Exercise :: Return every line below in which "joints" appears.
— Start of Dataset records —
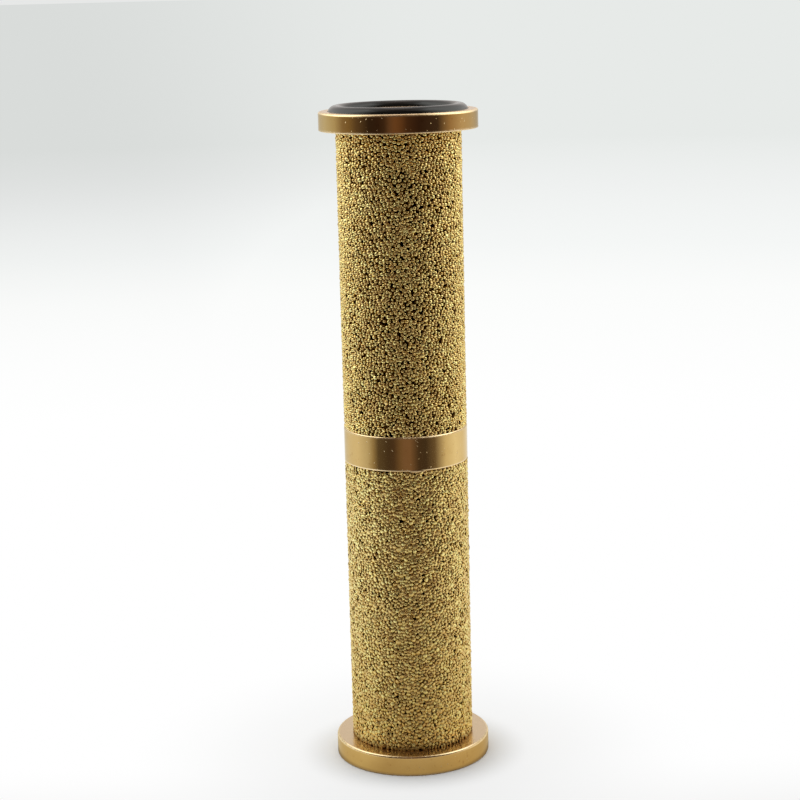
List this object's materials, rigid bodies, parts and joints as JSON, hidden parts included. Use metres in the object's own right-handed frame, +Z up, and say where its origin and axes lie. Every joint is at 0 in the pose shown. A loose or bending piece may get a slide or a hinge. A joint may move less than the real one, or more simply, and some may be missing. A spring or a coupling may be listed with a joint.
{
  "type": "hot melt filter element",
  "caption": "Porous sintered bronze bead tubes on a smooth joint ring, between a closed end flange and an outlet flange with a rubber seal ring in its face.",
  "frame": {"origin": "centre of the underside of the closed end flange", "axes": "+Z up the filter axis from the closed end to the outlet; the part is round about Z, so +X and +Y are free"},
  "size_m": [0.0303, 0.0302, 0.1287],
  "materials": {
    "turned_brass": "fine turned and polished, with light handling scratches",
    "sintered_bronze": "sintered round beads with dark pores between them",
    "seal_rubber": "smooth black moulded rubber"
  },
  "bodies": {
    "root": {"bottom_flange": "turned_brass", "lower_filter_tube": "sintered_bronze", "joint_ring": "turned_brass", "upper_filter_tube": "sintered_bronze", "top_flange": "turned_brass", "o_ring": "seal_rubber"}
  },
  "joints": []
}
— End of Dataset records —
— Start of Dataset records —
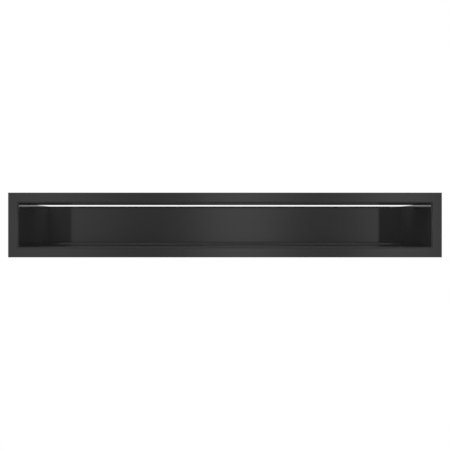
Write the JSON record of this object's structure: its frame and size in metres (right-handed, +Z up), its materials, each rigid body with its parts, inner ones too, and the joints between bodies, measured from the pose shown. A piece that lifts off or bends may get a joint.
— End of Dataset records —
Solution to the exercise ::
List this object's materials, rigid bodies, parts and joints as JSON, hidden parts included. Use metres in the object's own right-handed frame, +Z up, and say where its origin and axes lie. Every joint is at 0 in the pose shown. A loose or bending piece may get a slide or a hinge. A joint may move less than the real one, or more simply, and some may be missing. A spring or a coupling may be listed with a joint.
  "joints": []
Write the JSON record of this object's structure: its frame and size in metres (right-handed, +Z up), its materials, each rigid body with its parts, inner ones too, and the joints between bodies, measured from the pose shown. A piece that lifts off or bends may get a joint.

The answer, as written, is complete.